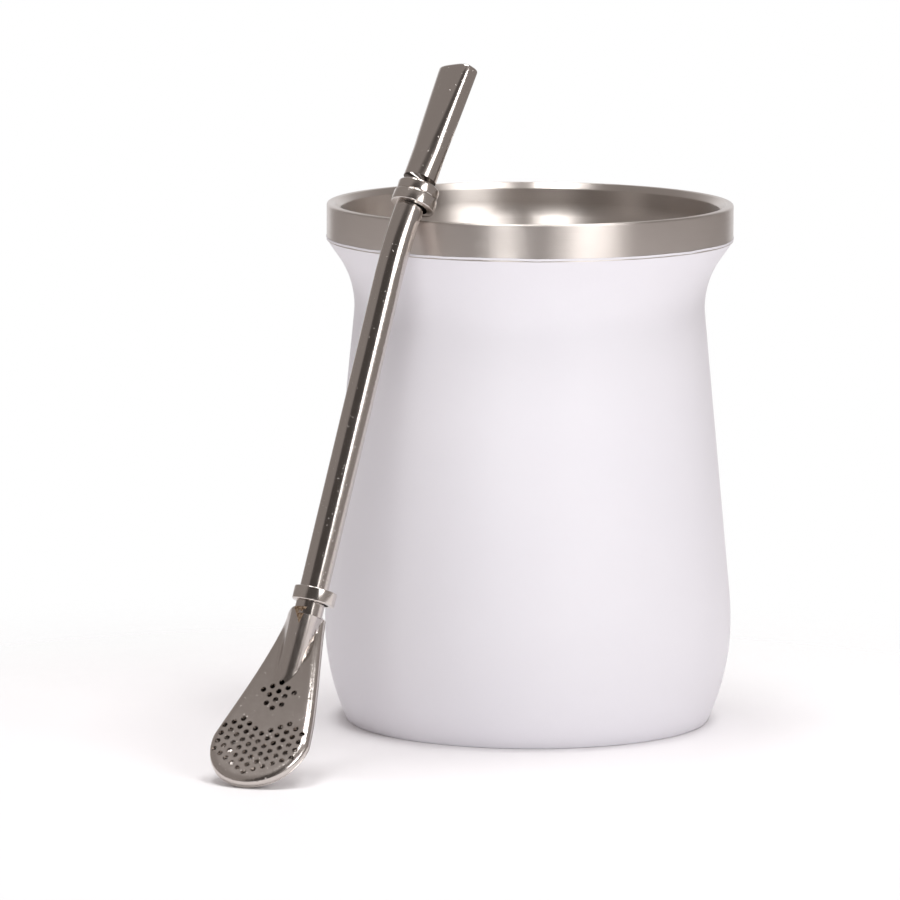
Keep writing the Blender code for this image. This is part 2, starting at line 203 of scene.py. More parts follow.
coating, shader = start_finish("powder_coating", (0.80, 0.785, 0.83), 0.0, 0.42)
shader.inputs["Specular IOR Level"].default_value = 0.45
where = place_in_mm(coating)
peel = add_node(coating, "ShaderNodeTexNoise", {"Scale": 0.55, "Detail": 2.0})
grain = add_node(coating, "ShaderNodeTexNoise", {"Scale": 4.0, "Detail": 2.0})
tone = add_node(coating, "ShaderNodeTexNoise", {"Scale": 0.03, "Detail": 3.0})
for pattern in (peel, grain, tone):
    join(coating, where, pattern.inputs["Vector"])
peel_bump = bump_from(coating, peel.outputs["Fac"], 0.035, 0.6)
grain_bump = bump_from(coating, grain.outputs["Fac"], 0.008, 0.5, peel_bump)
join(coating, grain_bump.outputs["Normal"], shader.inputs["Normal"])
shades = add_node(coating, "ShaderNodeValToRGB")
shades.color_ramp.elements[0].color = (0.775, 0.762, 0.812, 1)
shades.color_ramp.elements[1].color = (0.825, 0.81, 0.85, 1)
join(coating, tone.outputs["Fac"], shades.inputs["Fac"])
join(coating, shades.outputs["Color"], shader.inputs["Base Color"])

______

Print the whole listing exactly as it is.

> _Complete output_
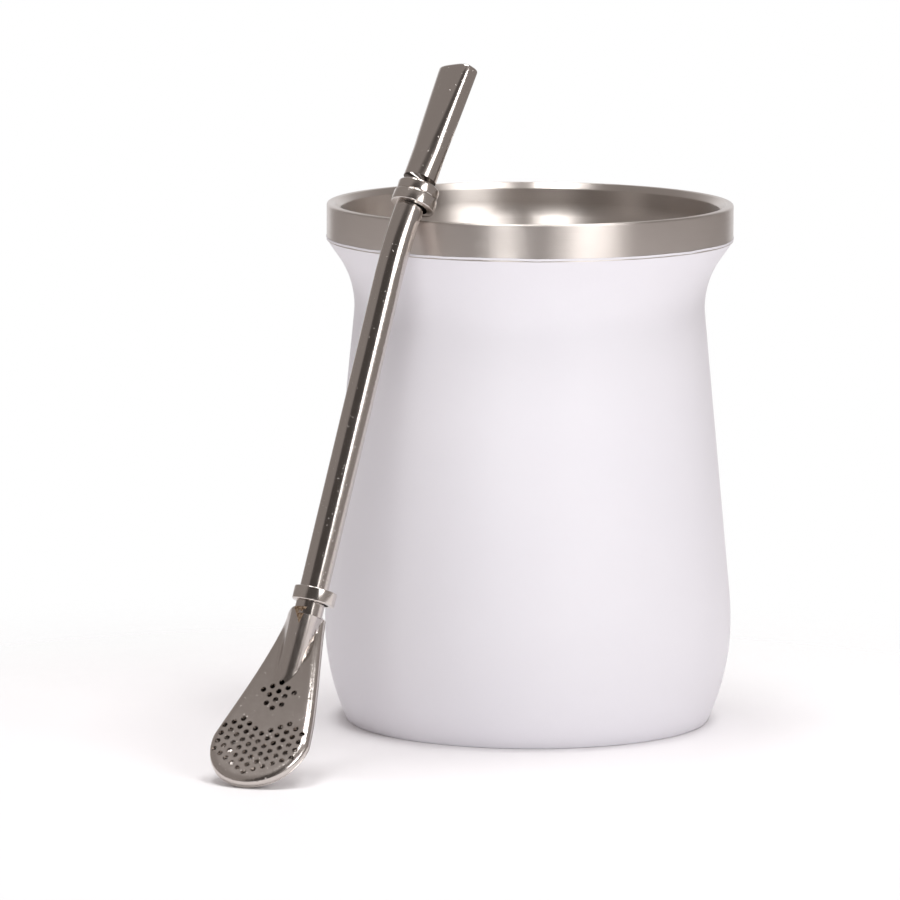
Keep writing the Blender code for this image. This is part 2, starting at line 203 of scene.py. More parts follow.
coating, shader = start_finish("powder_coating", (0.80, 0.785, 0.83), 0.0, 0.42)
shader.inputs["Specular IOR Level"].default_value = 0.45
where = place_in_mm(coating)
peel = add_node(coating, "ShaderNodeTexNoise", {"Scale": 0.55, "Detail": 2.0})
grain = add_node(coating, "ShaderNodeTexNoise", {"Scale": 4.0, "Detail": 2.0})
tone = add_node(coating, "ShaderNodeTexNoise", {"Scale": 0.03, "Detail": 3.0})
for pattern in (peel, grain, tone):
    join(coating, where, pattern.inputs["Vector"])
peel_bump = bump_from(coating, peel.outputs["Fac"], 0.035, 0.6)
grain_bump = bump_from(coating, grain.outputs["Fac"], 0.008, 0.5, peel_bump)
join(coating, grain_bump.outputs["Normal"], shader.inputs["Normal"])
shades = add_node(coating, "ShaderNodeValToRGB")
shades.color_ramp.elements[0].color = (0.775, 0.762, 0.812, 1)
shades.color_ramp.elements[1].color = (0.825, 0.81, 0.85, 1)
join(coating, tone.outputs["Fac"], shades.inputs["Fac"])
join(coating, shades.outputs["Color"], shader.inputs["Base Color"])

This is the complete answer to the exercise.